Virginia Center Commons (VCC) was an enclosed shopping mall located in Glen Allen, Virginia, near the state capital of Richmond. Built in 1991, Simon Property Group owned the mall until 2014 when it was split off to Washington Prime Group. In January 2017, the mall was sold again to Kohan Retail Investment Group.

==History==
When VCC first opened, it siphoned off a significant amount of business from three other area malls: Azalea Mall, Fairfield Commons (formerly Eastgate Mall) and Willow Lawn.
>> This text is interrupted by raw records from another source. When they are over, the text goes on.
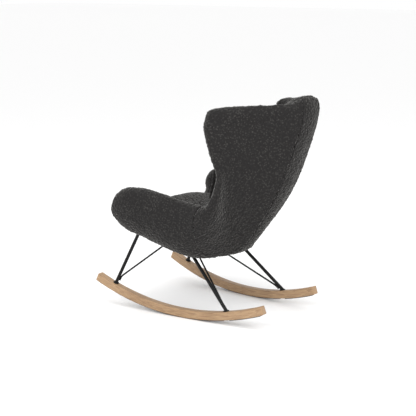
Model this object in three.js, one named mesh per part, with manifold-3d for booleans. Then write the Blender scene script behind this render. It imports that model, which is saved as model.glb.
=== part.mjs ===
// Upholstered wing-back rocking chair on two curved wooden runners.
// Millimetres, +Z up. The chair faces -Y, its left side is +X, and the runners touch the floor at z = 0.
import * as THREE from "three";
import { mergeVertices } from "three/addons/utils/BufferGeometryUtils.js";
import Module from "manifold-3d";

const wasm = await Module();
wasm.setup();

// ---- driving dimensions ----
const GAP = 0.35; // clearance between pieces that touch
const LAYER_GAP = 0.8; // clearance between layers of the upholstery
const CUSHION_GAP = 3; // clearance between the cushions and the padded sides
const CENTRE_Y = 9.24; // middle of the length, from the point where the runners touch the floor

const RUNNER_RADIUS = 1151; // underside of the grip strips
const RUNNER_HEIGHT = 36;
const RUNNER_WIDTH = 34;
const RUNNER_FRONT = -24.5; // end angles along the arc, in degrees
const RUNNER_REAR = 20.5;
const RUNNER_STEP = 1.5;
const RUNNER_EDGE = 3; // chamfer of the long edges
const RUNNER_X = 235; // middle of each runner where it touches the floor
const RUNNER_TOE = 4.7; // the runners stand wider apart at the front
const STRIP_THICK = 3;
const STRIP_WIDTH = 20;
const STRIP_INSET = 1; // bare wood at each end, in degrees
const BOLT_CLEARING = 0.75; // half of the gap in the strip at each bolt, in degrees

const LEG_RADIUS = 7.5;
const BRACE_RADIUS = 4;
const FRONT_FOOT = -19.6; // place of each leg on the arc, in degrees
const REAR_FOOT = 11;
const FOOT_PLATE = { radius: 13, thick: 4 };
const FOOT_BOLT = { shank: 4, head: 7, headHeight: 5, sink: 9, washer: 9 };

const FRAME_FRONT = new THREE.Vector3(213, -274, 346); // tops of the legs, on the underside of the rails
const FRAME_REAR = new THREE.Vector3(160, -57, 313);
const FRAME_CENTRE_Y = -166;
const RAIL_WIDTH = 24;
const RAIL_THICK = 5;
const RAIL_END = 16; // rail beyond the leg
const FRAME_BOLT = { shank: 3, head: 6, headHeight: 4 };
const BOLT_INSET = 24; // from the leg's top to the bolt, along the rail

const BOARD_THICK = 15;
const COVER_THICK = 1.2;
const PLATE_REACH = [0.35, 3.6]; // ribs between which the seat board lies
const PLATE_INSET = 6;
const TEE_BARREL = 4.6;
const PANEL_THICK = 12; // padded outer panels
const ROLL_PAD = 24; // where the inner padding starts: the moulded plywood shell fills the space up to it
const SHELL_EDGE = 0.74; // how far the shell reaches towards the rim, as a share of the rib
const STEP_START = 0.76; // past the shell, the padding steps out to the outer panel
const PANEL_GRID = [0.79, 0.83]; // the outer panel goes on towards the rim
const PAD_EDGE = [0.86, 0.93]; // past the outer panel, the padding is flush with it

// Ribs of the left side, from the front of the arm round the hip to the top of the wing, each with
// base: its lower or rear edge, rise and lean: handles of the curve, rim: where the rounded rim starts,
// roll: thickness of the rim, foot: thickness of the padding at the base.
const RIBS = [
  [[232, -326, 342], [312, -326, 337], [378, -326, 418], [369, -326, 526], 84, 60],
  [[232, -230, 342], [312, -230, 337], [378, -230, 418], [369, -230, 530], 84, 60],
  [[216, -142, 313], [297, -142, 306], [366, -142, 402], [359, -142, 529], 84, 60],
  [[204, -48, 284], [280, -48, 276], [350, -46, 378], [344, -43, 510], 83, 50],
  [[172, 50, 264], [262, 36, 262], [324, 50, 372], [322, 60, 486], 80, 40],
  [[84, 126, 270], [200, 80, 279], [312, 120, 402], [312, 145, 492], 74, 30],
  [[38, 180, 309], [175, 108, 344], [302, 222, 490], [306, 206, 562], 66, 27],
  [[38, 241, 380], [188, 140, 432], [296, 270, 612], [302, 234, 640], 60, 27],
  [[50, 319, 490], [160, 236, 540], [285, 270, 690], [303, 217, 715], 60, 27],
  [[60, 385, 605], [150, 316, 650], [272, 262, 765], [302, 197, 788], 60, 27],
  [[62, 441, 745], [150, 372, 775], [268, 252, 838], [300, 183, 850], 60, 27],
  [[60, 479, 860], [150, 409, 873], [265, 250, 886], [292, 181, 890], 60, 27],
  [[62, 489, 929], [155, 427, 921], [250, 270, 915], [276, 194, 912], 60, 27],
].map(([base, rise, lean, rim, roll, foot]) => ({ base, rise, lean, rim, roll, foot }));
const LAST_RIB = RIBS.length - 1;
const HIP = 4.6; // rib at the seam between arm and wing
const NOSE = { x: 345, z: 455, start: -228, length: 92 }; // rounded front of the arm
const CROWN_STEPS = [25, 50, 72]; // angles of the rounded top edge, in degrees
const CROWN_HEIGHT = 30;
const CROWN_MIDDLE = 20; // the top rises further in the middle of the back
const CROWN_SPREAD = 75;
const CORNER = 0.1; // how far the top edge draws back from the rim as it rises, as a share of the rib
const CUSHION_CLOSE = 0.35; // how far the back cushion narrows over its rounded top
const BACK_BOW = 5; // the back strip stands proud in the middle

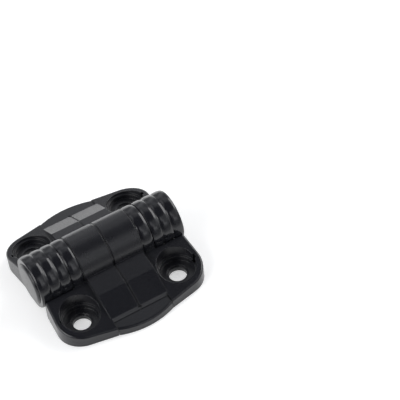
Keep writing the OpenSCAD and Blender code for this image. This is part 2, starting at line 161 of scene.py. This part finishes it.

In the case of Azalea Mall, which opened in the 1960s as the first enclosed mall in Richmond, it took enough business away to relegate that mall to "dead mall" status and Azalea Mall was subsequently closed and demolished in the 1990s. It took the Sears anchor away from Fairfield Commons and sent it almost to the same point. That mall closed in 2015 for redevelopment into a smaller open-air mall. It also took the JCPenney anchor away from Willow Lawn and led Willow Lawn to eventually reposition itself as more of a community shopping center than a regional shopping destination.
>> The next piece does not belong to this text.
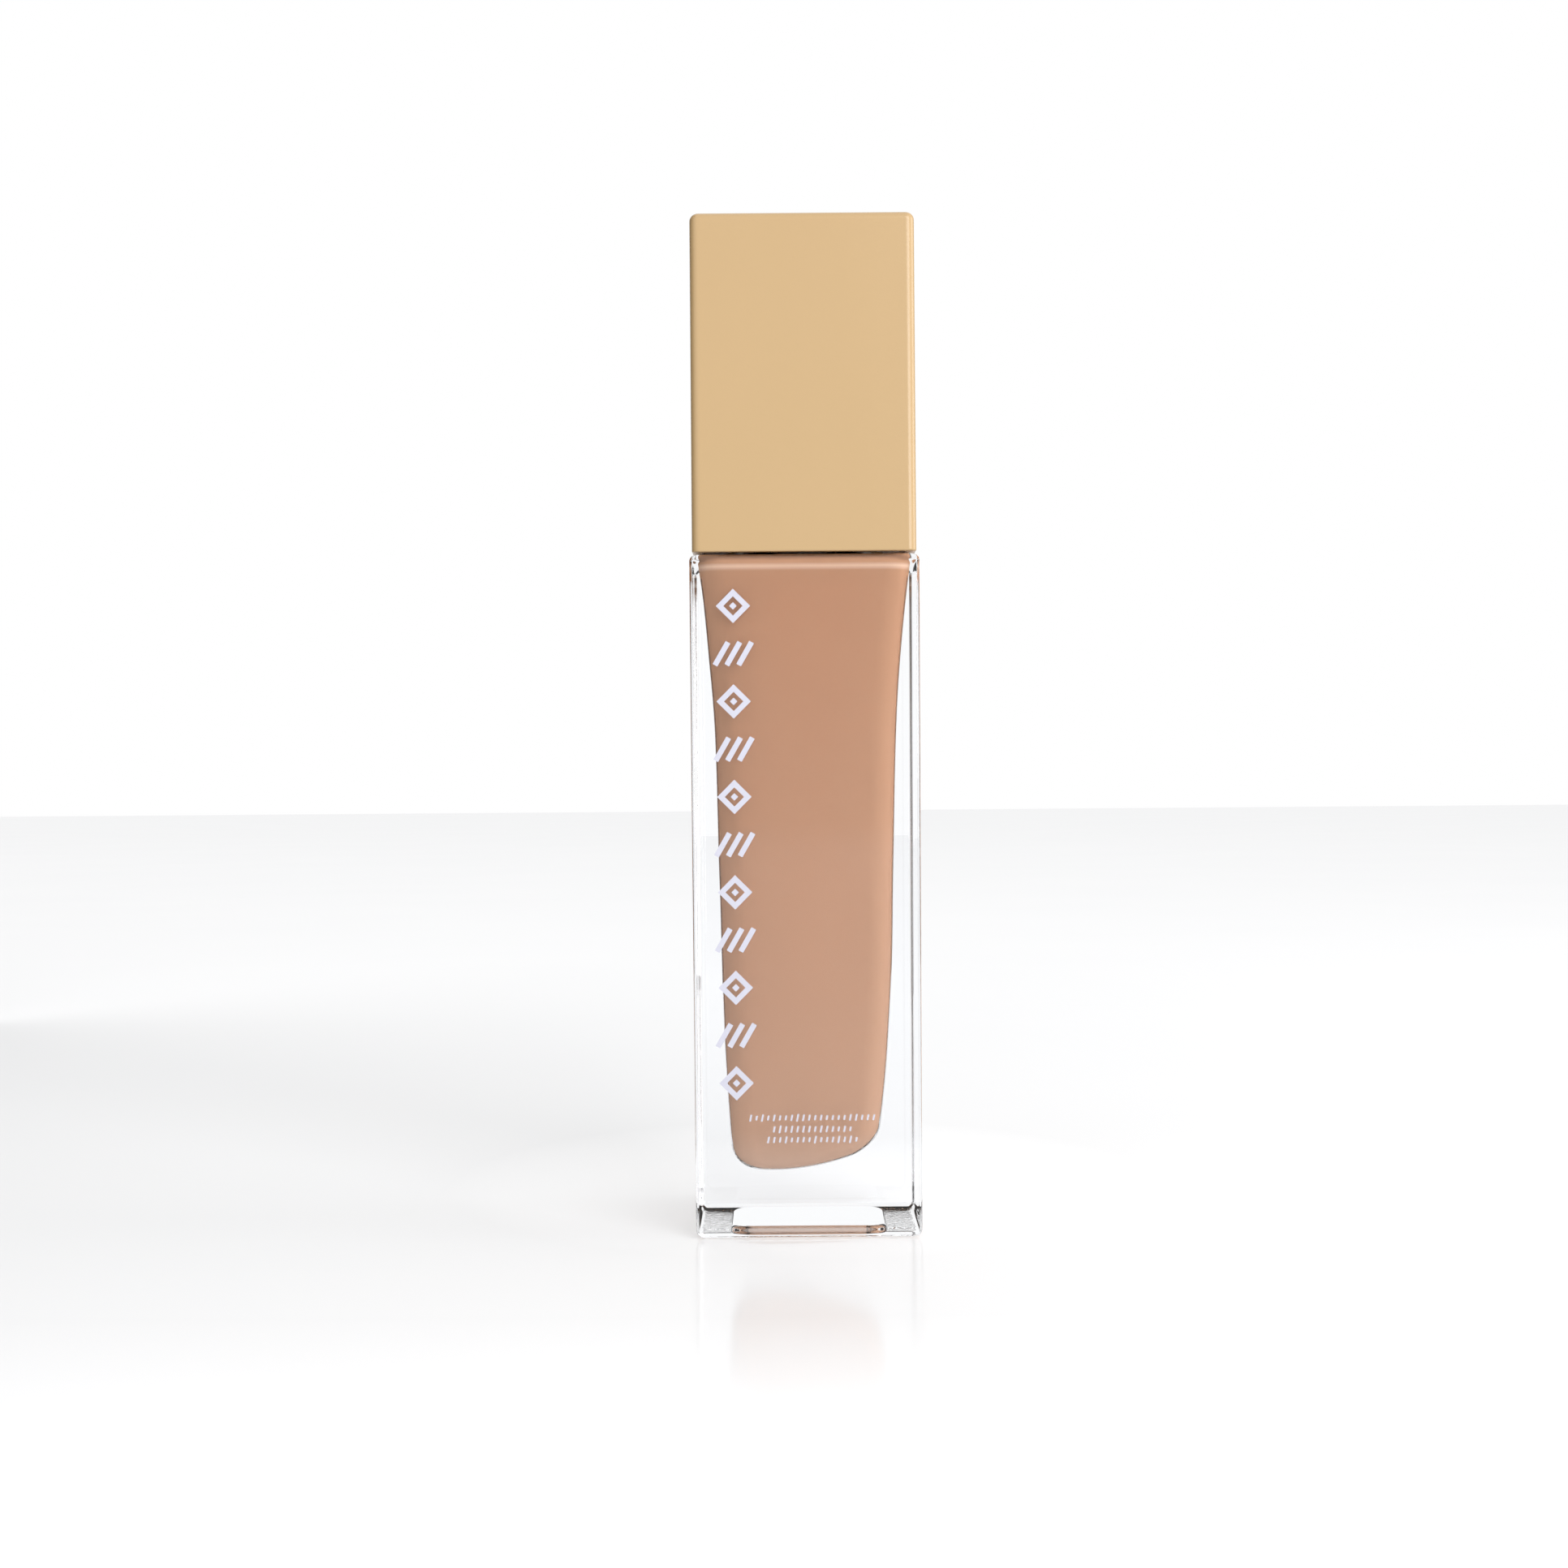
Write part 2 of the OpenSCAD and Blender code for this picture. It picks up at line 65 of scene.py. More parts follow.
def box_mm(node):
    """Lowest and highest corner of a design node, in millimetres."""
    low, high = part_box(node)
    return low / MM, high / MM


# %% [markdown]
# ## Shader maths in plain Python
# A material is a graph of nodes. Wiring sums by hand is slow to write and hard to read, so
# `Value` wraps one output and lets `+`, `-`, `*` and `/` add the Math nodes. Every other
# node comes from `Graph.add`, which takes the node's type, then its settings, then what
# goes into its sockets. A mesh can be made by a graph too, so `Graph` serves both.

# %% A value in a shader graph
class Value:
    """One output of a node, with Python's arithmetic on it."""

    def __init__(self, graph, socket):
        self.graph = graph
        self.socket = socket

    def maths(self, operation, *others):
        """This value and the others, put through a Math node."""
        inputs = dict(enumerate((self, *others)))
        return self.graph.add("ShaderNodeMath", {"operation": operation}, inputs)

    def __add__(self, other):
        return self.maths("ADD", other)

    def __sub__(self, other):
        return self.maths("SUBTRACT", other)

    def __rsub__(self, other):
        return self * -1.0 + other

    def __mul__(self, other):
        return self.maths("MULTIPLY", other)

    def __truediv__(self, other):
        return self.maths("DIVIDE", other)

    __radd__ = __add__
    __rmul__ = __mul__


# %% A graph of nodes
class Graph:
    """Anything that has a node tree: a material here, and later a recipe for a mesh."""

    tree = None

    def socket_of(self, sockets, key):
        """A socket by its place, its identifier or its name."""
        if isinstance(key, int):
            return sockets[key]
        for socket in sockets:
            if socket.identifier == key:
                return socket
        return sockets[key]

    def add(self, kind, settings=None, inputs=None, output=0):
        """A node of that kind. Its settings come first, then its sockets, where a list joins
        several links in one socket. Gives one output."""
        node = self.tree.nodes.new(kind)
        for setting, choice in (settings or {}).items():
            if setting == "stops":
                self.set_stops(node.color_ramp.elements, choice)
            else:
                setattr(node, setting, choice)
        for key, what in (inputs or {}).items():
            socket = self.socket_of(node.inputs, key)
            for one in what if isinstance(what, list) else [what]:
                if isinstance(one, Value):
                    self.tree.links.new(one.socket, socket)
                else:
                    socket.default_value = one
        return Value(self, self.socket_of(node.outputs, output))

    def set_stops(self, elements, stops):
        """Places a ramp's stops, each (position, grey level)."""
        while len(elements) < len(stops):
            elements.new(0.5)
        for element, (place, level) in zip(elements, stops):
            element.position = place
            element.color = (level, level, level, 1)


# %% A finish, which is one material
class Finish(Graph):
    """A material built round a Principled shader. Positions in it are in millimetres."""

    def __init__(self, name, **constants):
        self.material = bpy.data.materials.new(name)
        self.material.use_nodes = True
        self.tree = self.material.node_tree
        self.tree.nodes.clear()
        self.shader = self.tree.nodes.new("ShaderNodeBsdfPrincipled")
        self.out = self.tree.nodes.new("ShaderNodeOutputMaterial")
        self.tree.links.new(self.shader.outputs[0], self.out.inputs["Surface"])
        for socket, amount in constants.items():
            self.shader.inputs[socket.replace("_", " ")].default_value = amount

    def cover(self, shader, factor):
        """Lays another shader over the Principled one, as much of it as factor says."""
        inputs = {0: factor, 1: Value(self, self.shader.outputs[0]), 2: shader}
        both = self.add("ShaderNodeMixShader", inputs=inputs)
        self.tree.links.new(both.socket, self.out.inputs["Surface"])

    def feed(self, socket, value):
        self.tree.links.new(value.socket, self.shader.inputs[socket])

    def place(self, stretch=(1, 1, 1)):
        """Where a point lies on the piece, in millimetres, stretched along each axis."""
        where = self.add("ShaderNodeTexCoord", output="Object")
        scale = tuple(s / MM for s in stretch)
        return self.add(
            "ShaderNodeVectorMath", {"operation": "MULTIPLY"}, {0: where, 1: scale}
        )

    def axis(self, name):
        """One coordinate of a point on the piece, in millimetres."""
        return self.add("ShaderNodeSeparateXYZ", inputs={0: self.place()}, output=name)

    def grain(self, per_mm, detail=2.0, roughness=0.5, stretch=(1, 1, 1), distortion=0.0):
        """Soft random value from 0 to 1, with so many features in a millimetre."""
        inputs = {
            "Vector": self.place(stretch),
            "Scale": per_mm,
            "Detail": detail,
            "Roughness": roughness,
            "Distortion": distortion,
        }
        return self.add("ShaderNodeTexNoise", inputs=inputs, output="Fac")

    def ramp(self, value, *stops):
        return self.add("ShaderNodeValToRGB", {"stops": stops}, {"Fac": value})

    def blend(self, first, second, factor):
        """Goes from the first colour to the second as factor goes from 0 to 1."""
        inputs = {"Factor_Float": factor}
        for key, colour in (("A_Color", first), ("B_Color", second)):
            inputs[key] = colour if isinstance(colour, Value) else (*colour, 1)
        return self.add("ShaderNodeMix", {"data_type": "RGBA"}, inputs, "Result_Color")

    def raise_by(self, height, depth_mm, under=None):
        """Bump of that depth, on top of any other bump."""
        inputs = {"Height": height, "Distance": depth_mm * MM, "Strength": 1.0}
        if under is not None:
            inputs["Normal"] = under
        return self.add("ShaderNodeBump", inputs=inputs, output="Normal")


# %% [markdown]
# ## The finishes
# Colours are linear light, as a shader wants them. Each finish has the small unevenness
# that the real surface has: moulded plastic has a fine satin grain and faint flow marks,
# drawn wire has lines along it, and even polished glass is a little wavy.

# %% Clear moulded glass
def clear_glass():
    """Thick soda glass: clear, faintly cool, with the slow waviness of moulded glass.
    The rim that the bottle stands on is stippled, so that hot glass can slide on it."""
    finish = Finish("clear_glass", IOR=1.5, Transmission_Weight=1.0)
    streaks = finish.grain(0.12, detail=1.5, stretch=(1, 1, 0.35))
    finish.feed("Base Color", finish.blend((0.955, 0.968, 0.985), (0.985, 0.99, 1.0), streaks))
    smears = finish.grain(0.35, detail=4.0, roughness=0.6)
    rim = finish.ramp(finish.axis("Z"), (0.10, 1.0), (0.30, 0.0))
    finish.feed("Roughness", finish.ramp(smears, (0.45, 0.0), (0.8, 0.02)) + rim * 0.12)
    waves = finish.grain(0.16, detail=1.0, stretch=(1, 1, 0.5))
    pits = finish.grain(1.1, detail=2.0, roughness=0.6)
    stipple = finish.raise_by(pits * rim, 0.3)
    finish.feed("Normal", finish.raise_by(waves, 0.004, under=stipple))
    return finish.material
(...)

In January 2021, demolition began on the former Macy's and Sears anchors to make room for an indoor sportsplex.

The JCPenney building was also acquired in January 2021, and it, alongside the rest of the mall (excluding the American Family Fitness anchor), is planned to be razed and replaced with a mixed-use development anchored by the mentioned sportsplex and a hotel owned by Shamin Hotels. The mall closed permanently on October 31, 2022, after remaining tenants had their leases terminated by the mall's licensor in preparation for the redevelopment.

==Stores==
Among the mall's original anchor stores were Proffitt's and Leggett, a division of Belk. These stores both became Dillard's in 1997 and 1998, respectively. In 2011, Dillard's closed the former Proffitt's store, which became a Burlington Coat Factory, and downgraded the former Leggett to an outlet store before closing it later in 2011. The former Leggett is now occupied by American Family Fitness.
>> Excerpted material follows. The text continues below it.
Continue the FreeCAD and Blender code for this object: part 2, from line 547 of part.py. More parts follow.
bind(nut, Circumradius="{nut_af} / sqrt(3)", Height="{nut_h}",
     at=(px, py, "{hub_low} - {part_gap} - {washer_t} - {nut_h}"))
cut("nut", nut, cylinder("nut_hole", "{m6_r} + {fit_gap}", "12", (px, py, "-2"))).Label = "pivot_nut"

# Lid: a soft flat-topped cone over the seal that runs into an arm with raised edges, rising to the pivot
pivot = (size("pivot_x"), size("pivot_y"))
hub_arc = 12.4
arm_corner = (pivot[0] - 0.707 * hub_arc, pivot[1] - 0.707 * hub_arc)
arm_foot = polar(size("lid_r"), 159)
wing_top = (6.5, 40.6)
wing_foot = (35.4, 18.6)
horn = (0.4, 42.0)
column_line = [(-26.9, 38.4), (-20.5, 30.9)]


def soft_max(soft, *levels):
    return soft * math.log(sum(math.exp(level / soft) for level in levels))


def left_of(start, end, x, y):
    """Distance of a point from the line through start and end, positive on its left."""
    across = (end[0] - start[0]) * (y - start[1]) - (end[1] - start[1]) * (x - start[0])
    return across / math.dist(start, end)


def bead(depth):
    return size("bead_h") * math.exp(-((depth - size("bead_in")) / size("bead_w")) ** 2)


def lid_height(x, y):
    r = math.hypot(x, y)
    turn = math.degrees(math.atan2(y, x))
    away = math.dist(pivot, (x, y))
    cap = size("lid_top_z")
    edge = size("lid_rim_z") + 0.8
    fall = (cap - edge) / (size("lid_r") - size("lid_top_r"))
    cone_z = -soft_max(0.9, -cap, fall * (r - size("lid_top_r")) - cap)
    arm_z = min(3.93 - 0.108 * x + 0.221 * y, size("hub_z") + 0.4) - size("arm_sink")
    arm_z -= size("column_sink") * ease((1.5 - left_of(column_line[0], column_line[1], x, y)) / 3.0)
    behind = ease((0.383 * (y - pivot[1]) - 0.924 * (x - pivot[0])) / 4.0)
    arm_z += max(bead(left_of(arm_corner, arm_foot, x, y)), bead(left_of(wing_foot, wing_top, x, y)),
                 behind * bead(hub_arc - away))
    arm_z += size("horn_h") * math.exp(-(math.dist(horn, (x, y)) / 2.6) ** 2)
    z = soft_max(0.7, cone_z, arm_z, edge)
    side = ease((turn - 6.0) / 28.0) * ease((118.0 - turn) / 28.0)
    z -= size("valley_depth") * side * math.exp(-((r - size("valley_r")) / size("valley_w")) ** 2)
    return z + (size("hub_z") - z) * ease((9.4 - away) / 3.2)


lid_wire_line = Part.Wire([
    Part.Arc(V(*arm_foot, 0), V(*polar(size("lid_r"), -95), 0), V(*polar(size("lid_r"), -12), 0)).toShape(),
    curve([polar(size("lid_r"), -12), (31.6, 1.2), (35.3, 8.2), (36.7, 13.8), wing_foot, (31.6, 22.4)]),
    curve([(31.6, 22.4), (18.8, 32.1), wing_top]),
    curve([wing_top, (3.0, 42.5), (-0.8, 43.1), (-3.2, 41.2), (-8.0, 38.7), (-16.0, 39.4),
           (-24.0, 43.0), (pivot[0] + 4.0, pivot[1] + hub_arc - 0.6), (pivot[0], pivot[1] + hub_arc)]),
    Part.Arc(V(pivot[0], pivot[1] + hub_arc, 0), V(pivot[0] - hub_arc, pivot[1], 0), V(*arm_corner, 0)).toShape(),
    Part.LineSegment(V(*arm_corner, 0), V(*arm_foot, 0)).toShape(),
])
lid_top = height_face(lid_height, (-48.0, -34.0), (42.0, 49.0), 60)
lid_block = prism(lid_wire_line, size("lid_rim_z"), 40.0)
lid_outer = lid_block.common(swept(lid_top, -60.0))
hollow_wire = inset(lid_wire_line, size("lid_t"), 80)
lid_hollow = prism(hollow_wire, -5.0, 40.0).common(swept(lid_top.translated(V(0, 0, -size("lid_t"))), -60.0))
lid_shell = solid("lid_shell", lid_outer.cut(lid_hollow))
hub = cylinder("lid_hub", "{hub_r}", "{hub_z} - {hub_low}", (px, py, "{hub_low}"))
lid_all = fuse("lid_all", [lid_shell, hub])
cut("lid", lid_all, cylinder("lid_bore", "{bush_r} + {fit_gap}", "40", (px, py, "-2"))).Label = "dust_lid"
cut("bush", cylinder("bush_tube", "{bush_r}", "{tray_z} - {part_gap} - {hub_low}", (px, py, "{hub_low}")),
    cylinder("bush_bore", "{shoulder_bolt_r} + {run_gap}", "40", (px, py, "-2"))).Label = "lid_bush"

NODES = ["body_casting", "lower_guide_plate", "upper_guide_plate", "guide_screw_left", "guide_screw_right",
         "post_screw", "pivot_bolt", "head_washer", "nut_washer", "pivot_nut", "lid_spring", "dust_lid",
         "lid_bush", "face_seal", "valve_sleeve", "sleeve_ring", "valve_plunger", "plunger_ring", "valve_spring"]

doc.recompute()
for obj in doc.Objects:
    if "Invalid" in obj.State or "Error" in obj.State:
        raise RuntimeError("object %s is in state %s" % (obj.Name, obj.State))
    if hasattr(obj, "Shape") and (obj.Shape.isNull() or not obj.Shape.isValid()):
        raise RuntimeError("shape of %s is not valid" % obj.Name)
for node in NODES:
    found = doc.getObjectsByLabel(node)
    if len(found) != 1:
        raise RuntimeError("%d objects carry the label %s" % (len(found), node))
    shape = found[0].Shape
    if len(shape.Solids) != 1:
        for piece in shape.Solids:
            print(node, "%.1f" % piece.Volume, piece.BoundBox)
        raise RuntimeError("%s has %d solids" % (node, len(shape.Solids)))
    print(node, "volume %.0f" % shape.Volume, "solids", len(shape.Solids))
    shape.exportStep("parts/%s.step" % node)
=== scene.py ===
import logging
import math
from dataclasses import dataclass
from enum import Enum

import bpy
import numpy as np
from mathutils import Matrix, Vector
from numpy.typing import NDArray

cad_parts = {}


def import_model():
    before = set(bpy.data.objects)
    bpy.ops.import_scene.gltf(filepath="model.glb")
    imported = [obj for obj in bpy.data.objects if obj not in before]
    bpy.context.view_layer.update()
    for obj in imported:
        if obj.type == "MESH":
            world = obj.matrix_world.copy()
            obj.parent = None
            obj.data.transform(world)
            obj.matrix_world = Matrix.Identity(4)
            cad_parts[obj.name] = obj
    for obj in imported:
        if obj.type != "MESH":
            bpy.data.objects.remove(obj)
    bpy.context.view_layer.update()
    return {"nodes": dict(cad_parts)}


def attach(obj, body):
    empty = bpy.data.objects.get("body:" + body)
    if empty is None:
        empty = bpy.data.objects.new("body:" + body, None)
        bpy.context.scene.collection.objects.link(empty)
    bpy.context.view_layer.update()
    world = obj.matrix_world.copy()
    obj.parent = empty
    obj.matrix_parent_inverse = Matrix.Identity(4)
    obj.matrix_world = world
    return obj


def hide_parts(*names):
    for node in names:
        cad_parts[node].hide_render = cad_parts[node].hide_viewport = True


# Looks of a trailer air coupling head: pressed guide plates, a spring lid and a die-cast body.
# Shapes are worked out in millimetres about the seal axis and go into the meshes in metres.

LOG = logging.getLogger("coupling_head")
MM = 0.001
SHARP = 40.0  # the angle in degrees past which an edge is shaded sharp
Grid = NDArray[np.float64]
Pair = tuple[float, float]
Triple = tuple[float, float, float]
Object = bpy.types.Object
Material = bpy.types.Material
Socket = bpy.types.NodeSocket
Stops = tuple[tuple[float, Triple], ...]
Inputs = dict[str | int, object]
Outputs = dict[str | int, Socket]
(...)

As part of a nationwide closing of 36 stores, Macy's closed its former Hecht's store at Virginia Center Commons in spring 2016. On November 8, 2018, it was announced that Sears would be closing their location at Virginia Center Commons in early 2019 as part of a plan to close 40 underperforming stores. Virginia Center Commons was sold for $8.3 million in early 2020 to VCC Partners LLC and Shamin VCC LLC.